Consent decrees are the highest level of enforcement action that the agency uses. They are overseen by a court and typically used for cases that have very high penalties, or when court oversight would be necessary or beneficial. This type of action is not commonly used.
How does the MPCA determine penalty amounts?
When the MPCA assigns a penalty, the dollar amount is determined based on consideration of the following factors:
- The potential and/or actual impacts a violation posed to public health and the environment
- The level of non-compliance
- Whether the violation was intentional or accidental
- How prompt and cooperative the Regulated Party was in correcting the problem
- Whether the violation was an isolated incident or part of a pattern of violations
- Whether a business gained an economic benefit from the violations
Does the U.S. EPA play a role in MPCA compliance & enforcement?
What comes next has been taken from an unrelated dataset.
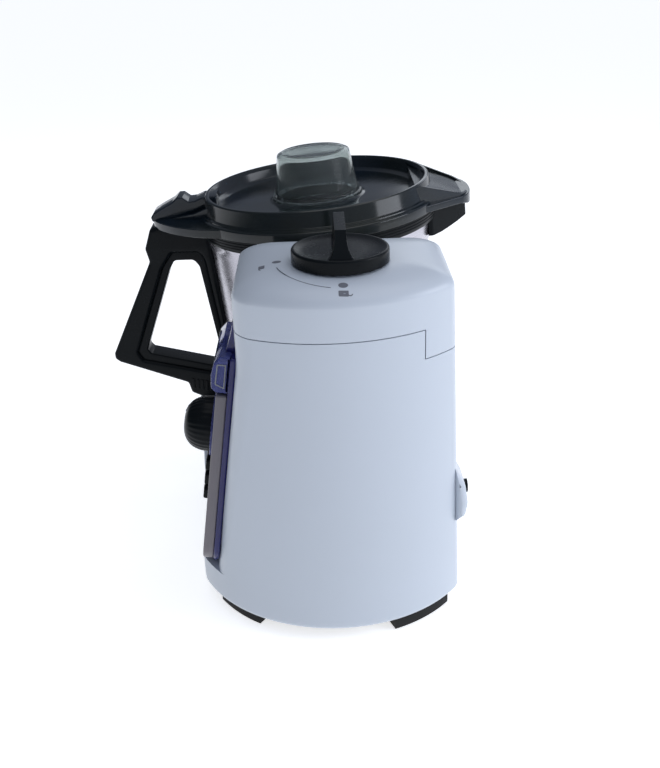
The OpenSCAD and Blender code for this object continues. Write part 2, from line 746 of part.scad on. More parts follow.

Occasionally an enforcement action will be handled by the U.S. Environmental Protection Agency (U.S. EPA). This generally happens in cases where the violations involve environmental issues over which the MPCA has no regulatory authority, but the EPA does. It may also happen in cases where MPCA negotiations break down, or in some instances where a case shifts from civil to criminal proceedings.
Does the MPCA publicize enforcement actions via the news media?
The MPCA sends out news releases about environmental enforcement cases to inform the public and provide a deterrent effect to other regulated parties. Enforcement cases with a net monetary penalty of $10,000 or more are subject to an individual news release being issued. A summary of all public APOs and STIPs are published on the MPCA web site biannually (twice per year).
Can a citizen report a potential environmental violation?
Yes. If you have information about a pollution problem that you've seen, you can submit it to the MPCA using the form available on the Citizen Complaints page.
Is there a way to find out what regulated parties may be in my neighborhood?
Yes. An online application, called What’s in my neighborhood?, offers you a way to access a wide variety of environmental information about your community.